What is needed = Write out each line of the material again, word for word.
━━ Stored data ━━
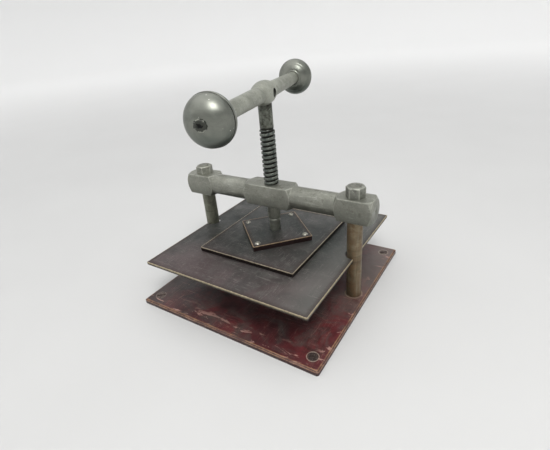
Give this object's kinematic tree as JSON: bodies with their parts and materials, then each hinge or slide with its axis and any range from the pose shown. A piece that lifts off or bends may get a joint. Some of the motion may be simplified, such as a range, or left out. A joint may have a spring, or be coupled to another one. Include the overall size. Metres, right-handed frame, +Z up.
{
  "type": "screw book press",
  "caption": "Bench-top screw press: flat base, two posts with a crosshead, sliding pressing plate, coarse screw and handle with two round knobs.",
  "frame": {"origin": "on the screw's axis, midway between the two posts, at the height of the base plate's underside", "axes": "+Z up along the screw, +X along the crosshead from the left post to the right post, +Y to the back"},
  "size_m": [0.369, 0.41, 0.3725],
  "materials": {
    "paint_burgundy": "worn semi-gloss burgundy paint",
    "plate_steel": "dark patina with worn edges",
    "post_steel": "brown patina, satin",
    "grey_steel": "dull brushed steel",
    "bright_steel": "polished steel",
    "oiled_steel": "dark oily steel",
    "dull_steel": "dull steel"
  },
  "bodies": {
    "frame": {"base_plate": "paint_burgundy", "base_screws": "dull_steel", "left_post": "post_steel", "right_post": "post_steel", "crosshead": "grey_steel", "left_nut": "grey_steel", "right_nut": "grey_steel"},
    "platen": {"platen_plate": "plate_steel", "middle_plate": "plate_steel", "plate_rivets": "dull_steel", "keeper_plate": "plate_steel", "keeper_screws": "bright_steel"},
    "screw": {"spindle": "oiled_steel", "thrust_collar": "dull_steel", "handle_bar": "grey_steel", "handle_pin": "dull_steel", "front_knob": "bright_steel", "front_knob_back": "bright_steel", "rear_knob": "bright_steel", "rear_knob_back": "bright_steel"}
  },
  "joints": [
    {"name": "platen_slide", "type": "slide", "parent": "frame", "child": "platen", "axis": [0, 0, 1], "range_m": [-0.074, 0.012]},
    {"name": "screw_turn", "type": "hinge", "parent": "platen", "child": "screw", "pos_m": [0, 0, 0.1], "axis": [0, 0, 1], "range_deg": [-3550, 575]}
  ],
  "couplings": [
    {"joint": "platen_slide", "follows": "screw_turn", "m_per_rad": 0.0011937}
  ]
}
━━━
Written response =
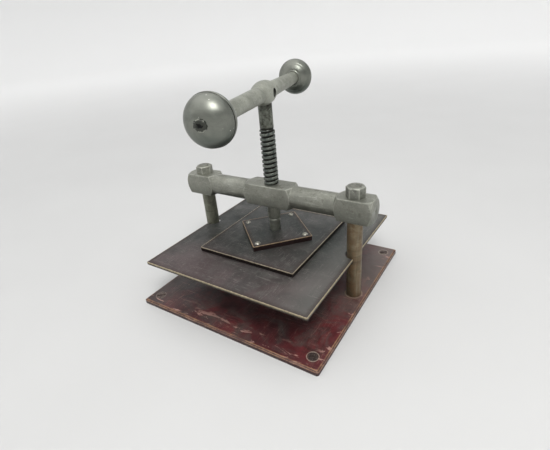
Give this object's kinematic tree as JSON: bodies with their parts and materials, then each hinge or slide with its axis and any range from the pose shown. A piece that lifts off or bends may get a joint. Some of the motion may be simplified, such as a range, or left out. A joint may have a spring, or be coupled to another one. Include the overall size. Metres, right-handed frame, +Z up.
{
  "type": "screw book press",
  "caption": "Bench-top screw press: flat base, two posts with a crosshead, sliding pressing plate, coarse screw and handle with two round knobs.",
  "frame": {"origin": "on the screw's axis, midway between the two posts, at the height of the base plate's underside", "axes": "+Z up along the screw, +X along the crosshead from the left post to the right post, +Y to the back"},
  "size_m": [0.369, 0.41, 0.3725],
  "materials": {
    "paint_burgundy": "worn semi-gloss burgundy paint",
    "plate_steel": "dark patina with worn edges",
    "post_steel": "brown patina, satin",
    "grey_steel": "dull brushed steel",
    "bright_steel": "polished steel",
    "oiled_steel": "dark oily steel",
    "dull_steel": "dull steel"
  },
  "bodies": {
    "frame": {"base_plate": "paint_burgundy", "base_screws": "dull_steel", "left_post": "post_steel", "right_post": "post_steel", "crosshead": "grey_steel", "left_nut": "grey_steel", "right_nut": "grey_steel"},
    "platen": {"platen_plate": "plate_steel", "middle_plate": "plate_steel", "plate_rivets": "dull_steel", "keeper_plate": "plate_steel", "keeper_screws": "bright_steel"},
    "screw": {"spindle": "oiled_steel", "thrust_collar": "dull_steel", "handle_bar": "grey_steel", "handle_pin": "dull_steel", "front_knob": "bright_steel", "front_knob_back": "bright_steel", "rear_knob": "bright_steel", "rear_knob_back": "bright_steel"}
  },
  "joints": [
    {"name": "platen_slide", "type": "slide", "parent": "frame", "child": "platen", "axis": [0, 0, 1], "range_m": [-0.074, 0.012]},
    {"name": "screw_turn", "type": "hinge", "parent": "platen", "child": "screw", "pos_m": [0, 0, 0.1], "axis": [0, 0, 1], "range_deg": [-3550, 575]}
  ],
  "couplings": [
    {"joint": "platen_slide", "follows": "screw_turn", "m_per_rad": 0.0011937}
  ]
}